The Rise for Animals Team, January 19, 2024

In reflecting on historic fights for human rights, we pay tribute to the critically important theory of “intersectionality”, which recognizes that all forms of oppression and exploitation are interconnected (and which informs our philosophy at Rise for Animals). 

Excitingly, 2023 was bookended by critical and compelling new scholarship expounding upon this foundational theory and reframing the interconnectedness of all sentient life.

The beginning of the year saw Dr. Saskia Stucki, a Senior Research Fellow at the Max Planck Institute for Comparative Public Law and International Law and former Visiting Scholar at Harvard’s Animal Law & Policy Program, publish a book – available for free here! – submitting that, for the good of all, the human rights paradigm should be modernized to include other-than-human animals. To this end, Dr. Stucki “explore[d] how the systematic subjugation, exploitation, and extermination of animals simultaneously contributes to some of the gravest social and environmental threats to human rights” and assert[ed] that “protecting human and animal rights in concert promises to yield better outcomes for humans, animals, and their shared planetary home”. Ultimately, Dr. Stucki proposed a “One Rights approach”, recognizing animal rights as an “integral part” of human rights.

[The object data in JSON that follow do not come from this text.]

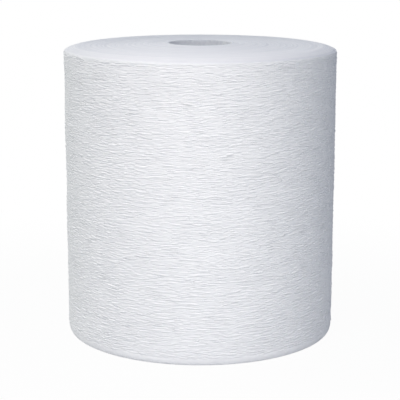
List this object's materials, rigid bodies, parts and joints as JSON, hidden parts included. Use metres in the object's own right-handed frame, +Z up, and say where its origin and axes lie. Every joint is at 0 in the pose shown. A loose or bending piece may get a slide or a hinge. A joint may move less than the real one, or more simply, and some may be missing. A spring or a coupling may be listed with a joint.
{
  "type": "paper towel roll",
  "caption": "Wide roll of white creped paper towel wound on a grey board core, standing on one end with its core hole open from end to end.",
  "frame": {"origin": "on the roll's axis, in the plane that the roll stands on", "axes": "+Z up the roll's axis; the end of the web is on the +Y side, away from the viewer"},
  "size_m": [0.1904, 0.1908, 0.2048],
  "materials": {
    "towel_paper": "matt, creped",
    "core_board": "matt, spiral wound"
  },
  "bodies": {
    "root": {"towel_web": "towel_paper", "core_tube": "core_board"}
  },
  "joints": []
}
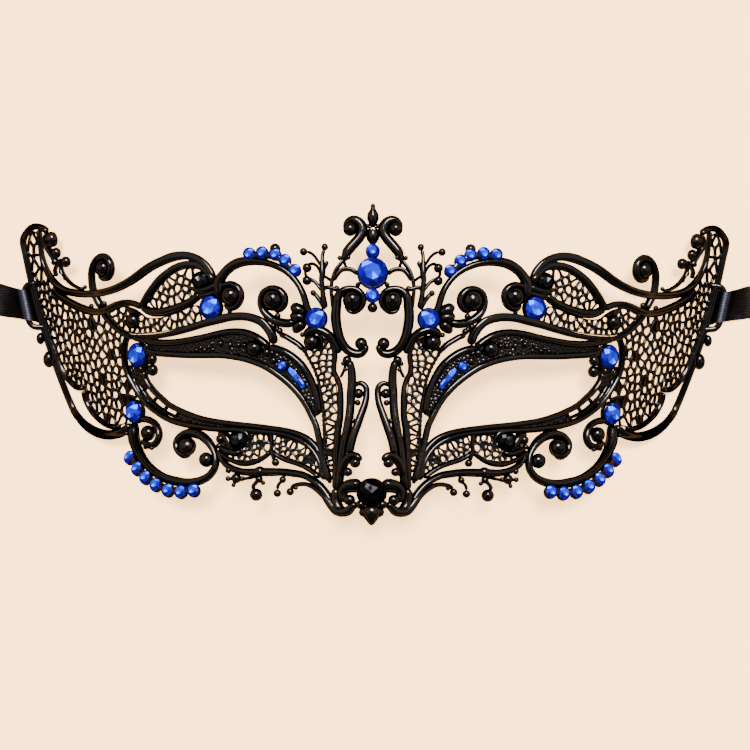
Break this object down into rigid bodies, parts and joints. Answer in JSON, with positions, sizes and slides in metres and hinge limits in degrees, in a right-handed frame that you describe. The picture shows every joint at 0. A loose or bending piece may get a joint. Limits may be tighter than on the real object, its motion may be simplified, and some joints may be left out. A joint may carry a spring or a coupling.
{
  "type": "masquerade mask",
  "caption": "Venetian-style masquerade eye mask in black lacquered metal filigree with crackle nets, scrolls, blue and black rhinestones and black satin ribbons.",
  "frame": {"origin": "bottom centre: on the surface that the mask lies on, under the middle of its bounding box", "axes": "+X across the mask towards the wearer's left side, +Y towards the brow, +Z out of the face; it lies face up on its two side rims"},
  "size_m": [0.2638, 0.0802, 0.061],
  "materials": {
    "black_lacquer": "glossy black lacquer over cast metal",
    "blue_stone": "faceted, foil-backed sapphire blue",
    "black_stone": "faceted jet black",
    "black_satin": "black satin ribbon"
  },
  "bodies": {
    "root": {"filigree_frame": "black_lacquer", "ribbon_left": "black_satin", "ribbon_right": "black_satin", "stone_arc_1_left": "blue_stone", "stone_arc_1_right": "blue_stone", "stone_arc_2_left": "blue_stone", "stone_arc_2_right": "blue_stone", "stone_arc_3_left": "blue_stone", "stone_arc_3_right": "blue_stone", "stone_arc_4_left": "blue_stone", "stone_arc_4_right": "blue_stone", "stone_arc_5_left": "blue_stone", "stone_arc_5_right": "blue_stone", "stone_bridge_left": "blue_stone", "stone_bridge_right": "blue_stone", "stone_brow_left": "blue_stone", "stone_brow_right": "blue_stone", "stone_cheek_left": "blue_stone", "stone_cheek_right": "blue_stone", "stone_crown_jet": "black_stone", "stone_crown_lower": "blue_stone", "stone_crown_middle": "blue_stone", "stone_crown_top": "blue_stone", "stone_drop_jet": "black_stone", "stone_leaf_jet_left": "black_stone", "stone_leaf_jet_right": "black_stone", "stone_loop_1_left": "blue_stone", "stone_loop_1_right": "blue_stone", "stone_loop_2_left": "blue_stone", "stone_loop_2_right": "blue_stone", "stone_loop_3_left": "blue_stone", "stone_loop_3_right": "blue_stone", "stone_loop_4_left": "blue_stone", "stone_loop_4_right": "blue_stone", "stone_loop_5_left": "blue_stone", "stone_loop_5_right": "blue_stone", "stone_loop_6_left": "blue_stone", "stone_loop_6_right": "blue_stone", "stone_loop_7_left": "blue_stone", "stone_loop_7_right": "blue_stone", "stone_pendant_jet": "black_stone", "stone_slant_bar_left": "blue_stone", "stone_slant_bar_right": "blue_stone", "stone_slant_round_left": "blue_stone", "stone_slant_round_right": "blue_stone", "stone_temple_left": "blue_stone", "stone_temple_right": "blue_stone", "stone_under_eye_jet_left": "black_stone", "stone_under_eye_jet_right": "black_stone"}
  },
  "joints": []
}
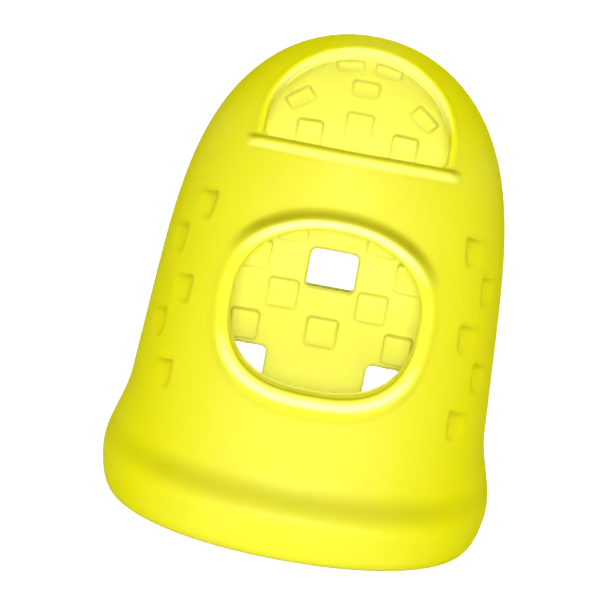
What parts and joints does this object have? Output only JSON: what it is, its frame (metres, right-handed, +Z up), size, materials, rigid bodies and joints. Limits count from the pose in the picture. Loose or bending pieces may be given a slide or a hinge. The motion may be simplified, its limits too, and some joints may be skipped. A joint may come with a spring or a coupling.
{
  "type": "guitar fingertip protector",
  "caption": "Soft silicone fingertip cap with a flared hem, an arched nail window, a raised oval window, square vents and grip pads inside.",
  "frame": {"origin": "centre of the open rim, on the surface that the cap stands on", "axes": "+Z up to the closed tip, -Y to the front with the nail window and the oval window, +X to the right as seen from the front"},
  "size_m": [0.0236, 0.0208, 0.0305],
  "materials": {
    "silicone": "satin translucent yellow silicone"
  },
  "bodies": {
    "root": {"fingertip_cap": "silicone"}
  },
  "joints": []
}
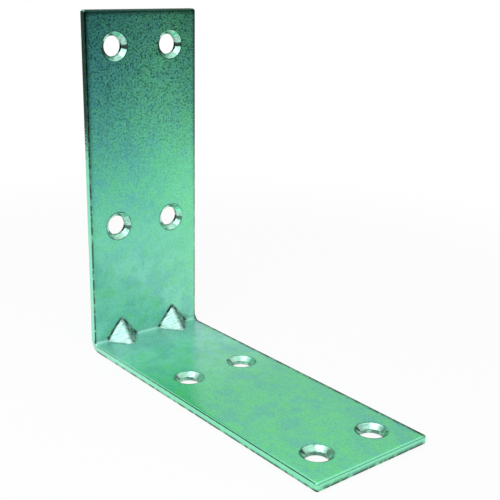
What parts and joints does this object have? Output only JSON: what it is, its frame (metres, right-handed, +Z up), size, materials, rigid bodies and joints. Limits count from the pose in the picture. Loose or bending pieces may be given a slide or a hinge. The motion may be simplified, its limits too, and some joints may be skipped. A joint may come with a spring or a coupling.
{
  "type": "corner brace bracket",
  "caption": "Equal-legged corner brace folded from one strip of zinc-plated sheet steel, with countersunk screw holes in both legs and stiffening darts pressed into the fold.",
  "frame": {"origin": "at the heel, where the planes of the two outer faces meet, in the middle of the strip's width", "axes": "+X along the lying leg, +Z up the standing leg, +Y across the strip; the lying leg's outer face is on Z = 0 and the standing leg's on X = 0"},
  "size_m": [0.108, 0.0408, 0.108],
  "materials": {
    "zinc_plate": "dull zinc plating with a blue-green cast, fine grain and faint clouding, brighter on the sheared edges"
  },
  "bodies": {
    "root": {"bracket": "zinc_plate"}
  },
  "joints": []
}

And, the end of the year saw attorney and animal law expert Kimberly Moore bring forth The Case for the Legal Protections of Animals: Humanity’s Shared Destiny with the Animal Kingdom, in which she “presented the case for legal protection of animals based on humanity’s shared interests and destinies with the animal kingdom”. Moore both “argued that what harms nonhuman animals also harms humans” and “detail[ed] the many ways that legal protections for animals will benefit humanity”. 

This scholarship lays bare the intersectionality of (all) animals’ interests and reaffirms on a global scale the very truth we already know about the animal research industry: by harming other-than-human animals, humans harm human animals.

The unethical use of other-than-human animals as research subjects hurts humans in all ways – from the emotional to the psychological to the physical – and the damage wrought is far more devastating and widespread than even what we see inside labs.

By vivisecting other-than-human animals, humans hurt “others”, each other, and themselves.

Just as we are all connected, the use of some living beings by others inside laboratories is connected to all other forms of institutionalized oppression, discrimination, and exploitation – to all other campaigns for rights. 

Calling these rights (or campaigns) “human” or “animal” should be of no matter, for, as existing and upcoming scholarship does and undoubtedly will continue to show us, the divisions we construct are artificial.

OUR interests are intersectional. OUR rights are inherent and equal. And, OUR fight must continue.